▶ Your goal:
The lines to return are those from the one containing "480 of scene.py. More parts follow." down to the one containing "nylon = natural_nylon()", inclusive; return them exactly and nothing else.

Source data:
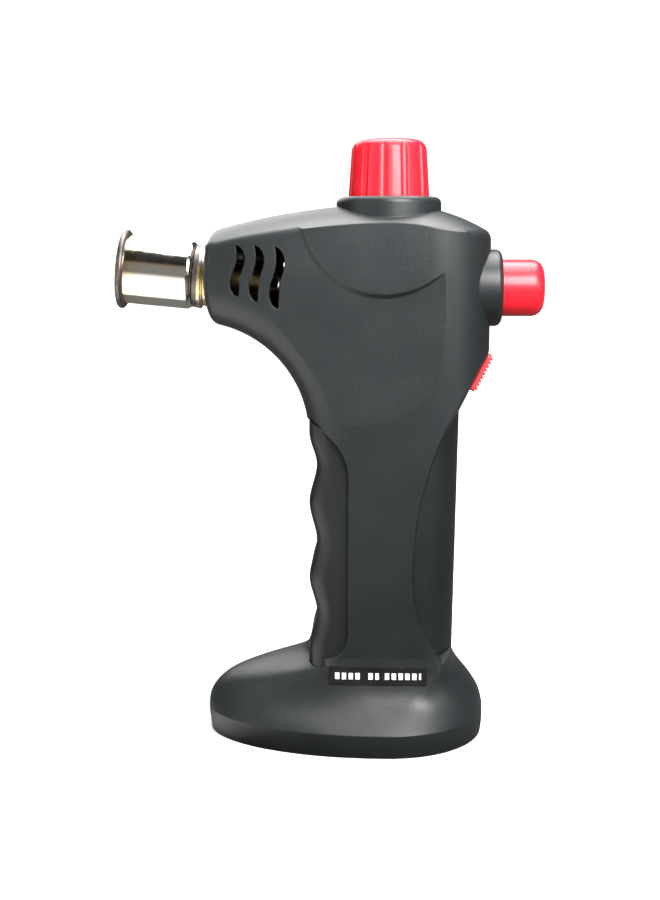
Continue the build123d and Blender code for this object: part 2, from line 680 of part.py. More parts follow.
REFILL_STEM_R = 1.0
REFILL_TOP_Z = 16.0
REFILL_TRAVEL = 2.0
with BuildPart() as refill_valve_body:
    with BuildSketch(Plane.XY.offset(0.8)):
        with Locations((REFILL_X, 0)):
            Circle(REFILL_BODY_R - 0.02)
    extrude(amount=REFILL_TOP_Z - 0.8)
    with BuildSketch(Plane.XY.offset(2.8)):
        with Locations((REFILL_X, 0)):
            Circle(5.0)
    extrude(amount=1.2)
    with BuildSketch(Plane.XY):
        with Locations((REFILL_X, 0)):
            Circle(REFILL_STEM_R + 0.06)
    extrude(amount=14, mode=Mode.SUBTRACT)
    with BuildSketch(Plane.XY.offset(7.0)):
        with Locations((REFILL_X, 0)):
            Circle(2.4)
    extrude(amount=7.5, mode=Mode.SUBTRACT)
save(refill_valve_body, "refill_valve_body")

with BuildPart() as refill_valve_stem:
    with BuildSketch(Plane.XY.offset(0.4)):
        with Locations((REFILL_X, 0)):
            Circle(REFILL_STEM_R)
    extrude(amount=8.6)
    with BuildSketch(Plane.XY.offset(8.0)):
        with Locations((REFILL_X, 0)):
            Circle(2.0)
    extrude(amount=1.0)
save(refill_valve_stem, "refill_valve_stem")

with BuildPart() as refill_valve_seal:
    with BuildSketch(Plane.XZ):
        with Locations((REFILL_X + REFILL_STEM_R + 0.55, 7.4)):
            Circle(0.4)
    revolve(axis=Axis((REFILL_X, 0, 0), (0, 0, 1)))
save(refill_valve_seal, "refill_valve_seal")

refill_valve_spring = coil_spring(Plane((REFILL_X, 0, 9.0)), 1.5, 0.25, 5.5, 6)
save(refill_valve_spring, "refill_valve_spring")

# ========================================= gas valve ==============================================

VALVE_R = 5.0
VALVE_TOP_Z = 111.0
NEEDLE_R = 1.5
NEEDLE_FOOT_Z = 101.0
NEEDLE_TOP_Z = 119.0
GAS_OUTLET_Z = 108.0
STEM_Z = 97.5
STEM_R = 1.2
with BuildPart() as gas_valve_body:
    with BuildSketch(Plane.XY.offset(VALVE_FOOT_Z)):
        with Locations((KNOB_X, 0)):
            Circle(VALVE_R)
    extrude(amount=VALVE_TOP_Z - VALVE_FOOT_Z)
    with BuildSketch(Plane.XY.offset(103.5)):
        with Locations((KNOB_X, 0)):
            RegularPolygon(VALVE_R + 0.6, 6)
    extrude(amount=3.0)
    with BuildSketch(Plane.YZ.offset(KNOB_X - VALVE_R - 3)):
        with Locations((0, GAS_OUTLET_Z)):
            Circle(1.3)
    extrude(amount=4)
    with BuildSketch(Plane.XY.offset(NEEDLE_FOOT_Z - 0.6)):
        with Locations((KNOB_X, 0)):
            Circle(NEEDLE_R + 0.06)
    extrude(amount=20, mode=Mode.SUBTRACT)
    with BuildSketch(Plane.XY.offset(VALVE_TOP_Z - 1.6)):
        with Locations((KNOB_X, 0)):
            Circle(2.6)
    extrude(amount=3, mode=Mode.SUBTRACT)
    with BuildSketch(Plane.YZ.offset(KNOB_X + 0.5)):
        with Locations((0, STEM_Z)):
            Circle(STEM_R + 0.06)
    extrude(amount=8, mode=Mode.SUBTRACT)
save(gas_valve_body, "gas_valve_body")

with BuildPart() as needle_seal:
    with BuildSketch(Plane.XZ):
        with Locations((KNOB_X + NEEDLE_R + 0.56, VALVE_TOP_Z - 0.9)):
            Circle(0.45)
    revolve(axis=Axis((KNOB_X, 0, 0), (0, 0, 1)))
save(needle_seal, "needle_seal")

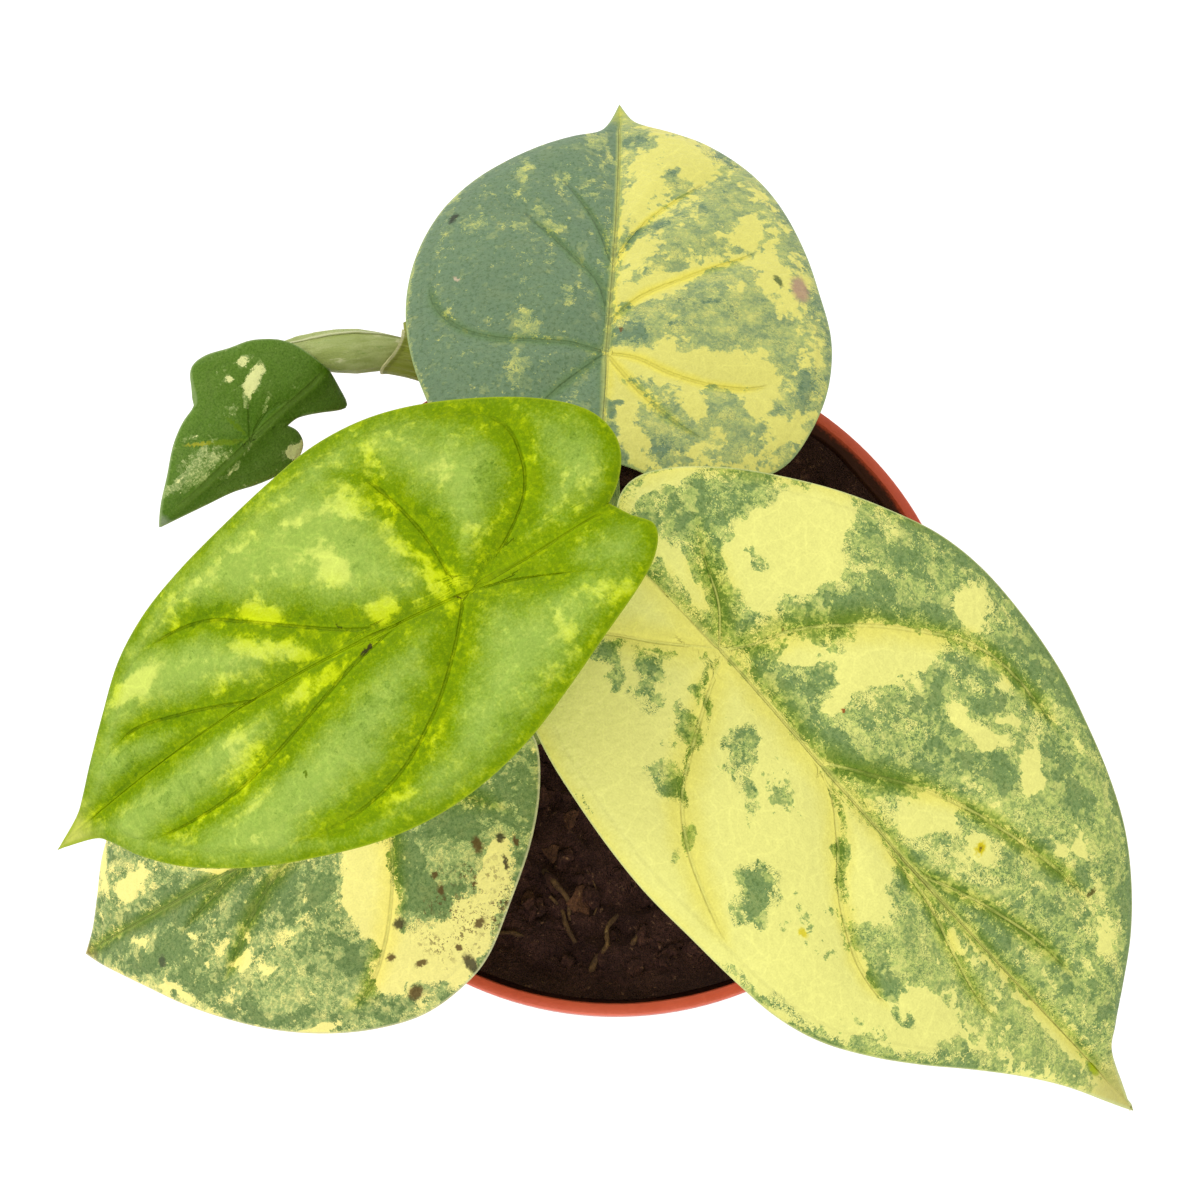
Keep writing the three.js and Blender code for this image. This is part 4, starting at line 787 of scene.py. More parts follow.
SPOTS = {   # place (u, v), half length, half width, turn, colour
    "back": [(35.7, 27.5, 1.5, 0.6, -15, (50, 56, 42)), (18, 25.7, 0.8, 0.3, 30, (196, 178, 150)),
             (19.5, -32, 3.3, 1.5, 4, (172, 142, 116)), (20.6, -28.3, 1.5, 0.6, 20, (84, 100, 54)),
             (5.6, -2.4, 0.7, 0.3, 0, (112, 84, 44))],
    "left": [(16.6, 0, 1.3, 0.4, 15, BLACK), (1.3, 0.2, 0.8, 0.22, -45, (92, 96, 24)),
             (18.5, -5.4, 0.7, 0.2, -70, (70, 84, 20)), (32.8, 11.3, 0.4, 0.35, 0, (92, 116, 20)),
             (7.3, 7.5, 0.25, 0.25, 0, (88, 112, 10))],
    "right": [(92, -1.5, 1.5, 0.8, 0, (158, 176, 12)), (50, 7.3, 0.8, 1.0, 0, (206, 190, 30)),
              (50, 7.3, 0.3, 0.45, 0, (120, 104, 40)), (38, -22.3, 0.9, 0.5, 0, (214, 200, 60)),
              (69, 16.4, 0.35, 0.9, 0, (84, 78, 30)),
              (19.7, 6.5, 0.3, 0.3, 0, (150, 84, 40)), (4.6, 8.8, 0.3, 0.3, 0, (120, 104, 40))],
    "low": [(6, 22.1, 1.1, 0.9, 0, BLACK), (9.6, 26.5, 0.9, 0.6, 0, BROWN), (8, 33, 1.4, 1.0, 20, BROWN),
            (-2.6, 32.6, 0.9, 1.7, 10, BLACK), (-6.8, 27.4, 1.1, 0.6, 30, BROWN), (-2, 29.6, 0.6, 0.5, 0, BROWN),
            (-3, 20.2, 0.6, 0.8, 0, BROWN), (-3, 17.6, 0.6, 0.5, 0, BROWN), (-11.5, 16.2, 0.8, 1.3, 0, BROWN),
            (-15.4, 16.6, 0.7, 0.8, 0, BLACK), (-14.6, 20.6, 0.35, 1.4, -10, BLACK), (-17.4, 18, 0.5, 0.8, 0, BROWN),
            (5, 29.3, 1.1, 0.5, 0, BROWN), (51.8, 9, 0.8, 1.0, 0, (74, 84, 56)), (-8.6, 21.5, 0.5, 0.4, 0, BROWN)],
    "small": [(6.8, -5.4, 2.4, 0.3, -38, (168, 168, 54)), (3.4, -2.6, 3, 0.5, -38, (108, 134, 30)),
              (0.2, -3.4, 0.35, 2.2, 4, (96, 126, 24))],
}
FRECKLED = {"low": (-7, 25, 11, 7)}     # an area of fine brown specks: its middle, half length and half width

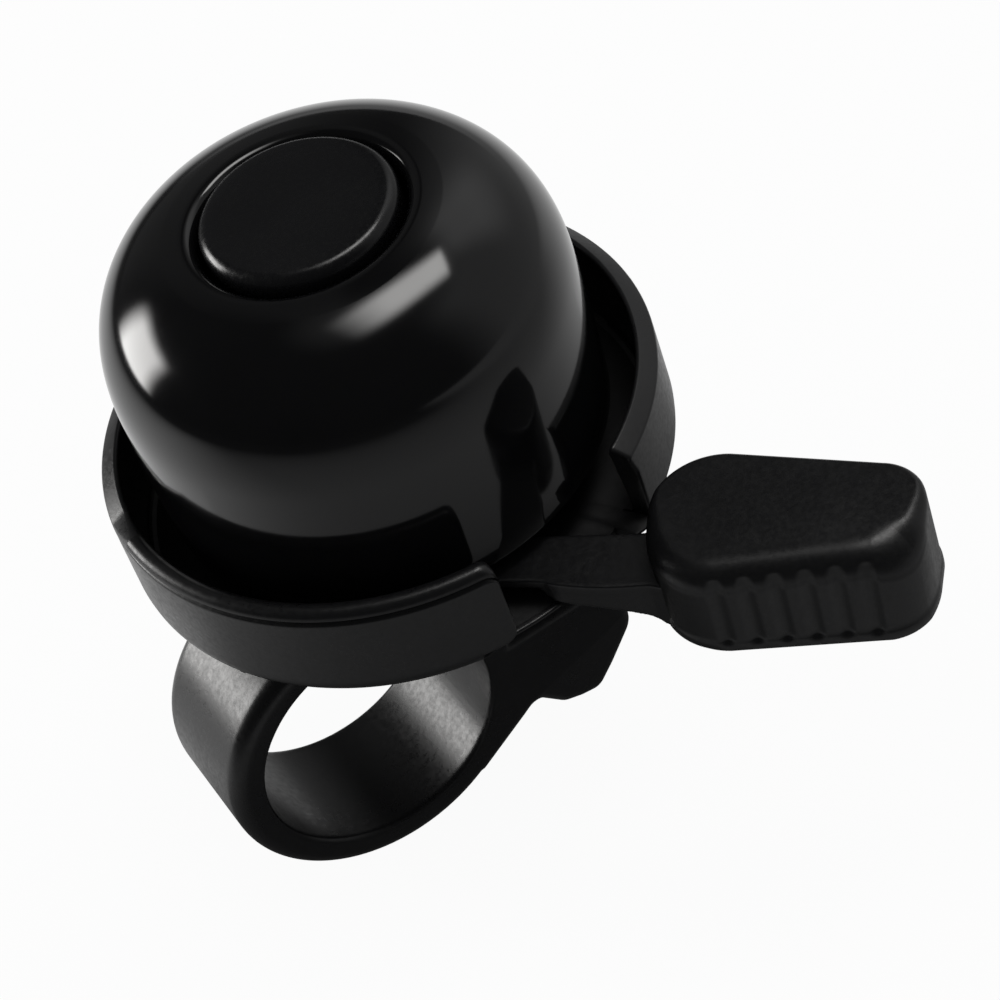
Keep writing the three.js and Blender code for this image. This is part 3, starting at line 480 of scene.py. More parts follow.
enamel = gloss_paint()
satin = moulded_plastic(
    "satin_plastic", dark=(0.003, 0.003, 0.0033), light=(0.0055, 0.0055, 0.006),
    rough=0.34, spread=0.04, grain=0.1, grain_scale=2300.0, level=0.45,
)
grainy = moulded_plastic(
    "grained_plastic", dark=(0.003, 0.003, 0.0033), light=(0.006, 0.006, 0.0065),
    rough=0.33, spread=0.03, grain=0.09, grain_scale=1900.0, level=0.45,
)
smooth_black = moulded_plastic(
    "smooth_plastic", dark=(0.0026, 0.0026, 0.003), light=(0.0045, 0.0045, 0.005),
    rough=0.25, spread=0.03, grain=0.05, grain_scale=2600.0, level=0.42,
)
matte = moulded_plastic(
    "matte_plastic", dark=(0.0025, 0.0025, 0.0028), light=(0.0045, 0.0045, 0.005),
    rough=0.55, spread=0.06, grain=0.2, grain_scale=1500.0, level=0.2,
)
steel = bright_steel("plated_steel", tone=0.56, rough=0.26, stretch=(1.0, 1.0, 8.0))
spring_steel = bright_steel("spring_steel", tone=0.5, rough=0.2, stretch=(1.0, 1.0, 1.0))
brass = machined_brass()
nylon = natural_nylon()

# Dome: a rounded shoulder over a nearly upright skirt, with a round recess in its crown.
DOME_R, DOME_WAIST, DOME_CROWN, ROUND = 19.8, 12.7, 26.9, 2.66
DOME_MOUTH, DOME_SPREAD, WALL = 19.4, 0.4, 0.9
RECESS_DEPTH, CAP_GAP, CAP_RIM, CAP_ROUND = 5.2, 0.2, 25.7, 1.15


def shoulder(gap, least, steps):
    """The dome's upper outline, moved in by gap, from the waist up to the radius least."""
    points = []
    for i in range(steps + 1):
        a = math.pi / 2 * i / steps
        r = (DOME_R - gap) * math.cos(a) ** (2 / ROUND)
        z = DOME_WAIST + (DOME_CROWN - DOME_WAIST - gap) * math.sin(a) ** (2 / ROUND)
        if r > least:
            points.append((r, z))
    return points


def shoulder_height(radius):
    return DOME_WAIST + (DOME_CROWN - DOME_WAIST) * (1 - (radius / DOME_R) ** ROUND) ** (1 / ROUND)


def skirt(gap, steps):
    """The dome's lower outline, moved in by gap, from the mouth up to the waist."""
    rows = []
    for i in range(1, steps):
        t = i / steps
        rows.append((DOME_MOUTH + DOME_SPREAD * (1 - (1 - t) ** 2) - gap, DOME_WAIST * t))
    return rows


recess_top = shoulder_height(9.6)
recess_floor = recess_top - RECESS_DEPTH
recess_under = recess_floor - WALL
lip = rounded([
    (11.6, shoulder_height(11.6)), (8.75, shoulder_height(8.75) - 0.05), (8.7, recess_top - 3.4),
], [0, 2.1, 0], 12)
dome_profile = [
    (18.62, 0.06), (18.75, 0.0), (19.2, 0.0), (19.36, 0.06), (19.41, 0.22),
    *skirt(0, 10)[1:],
    *shoulder(0, 11.7, 72),
    *lip,
    (8.7, recess_floor + 0.4), (8.6, recess_floor + 0.1), (8.35, recess_floor),
    (3.2, recess_floor), (3.1, recess_floor - 0.1), (3.1, recess_under + 0.1), (3.2, recess_under),
    (9.4, recess_under), (9.7, recess_under + 0.4),
    (9.7, recess_top - 2.9), (10.4, recess_top - 1.9), (11.2, recess_top - 1.3),
    *shoulder(WALL, 11.9, 40)[::-1],
    *skirt(WALL, 8)[::-1],
]
dome = lathe("bell_dome", dome_profile, 224, smooth_angle=50.0)
dress(dome, "base", enamel, "dome", slot_name="gloss_paint")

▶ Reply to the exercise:
Keep writing the three.js and Blender code for this image. This is part 3, starting at line 480 of scene.py. More parts follow.
enamel = gloss_paint()
satin = moulded_plastic(
    "satin_plastic", dark=(0.003, 0.003, 0.0033), light=(0.0055, 0.0055, 0.006),
    rough=0.34, spread=0.04, grain=0.1, grain_scale=2300.0, level=0.45,
)
grainy = moulded_plastic(
    "grained_plastic", dark=(0.003, 0.003, 0.0033), light=(0.006, 0.006, 0.0065),
    rough=0.33, spread=0.03, grain=0.09, grain_scale=1900.0, level=0.45,
)
smooth_black = moulded_plastic(
    "smooth_plastic", dark=(0.0026, 0.0026, 0.003), light=(0.0045, 0.0045, 0.005),
    rough=0.25, spread=0.03, grain=0.05, grain_scale=2600.0, level=0.42,
)
matte = moulded_plastic(
    "matte_plastic", dark=(0.0025, 0.0025, 0.0028), light=(0.0045, 0.0045, 0.005),
    rough=0.55, spread=0.06, grain=0.2, grain_scale=1500.0, level=0.2,
)
steel = bright_steel("plated_steel", tone=0.56, rough=0.26, stretch=(1.0, 1.0, 8.0))
spring_steel = bright_steel("spring_steel", tone=0.5, rough=0.2, stretch=(1.0, 1.0, 1.0))
brass = machined_brass()
nylon = natural_nylon()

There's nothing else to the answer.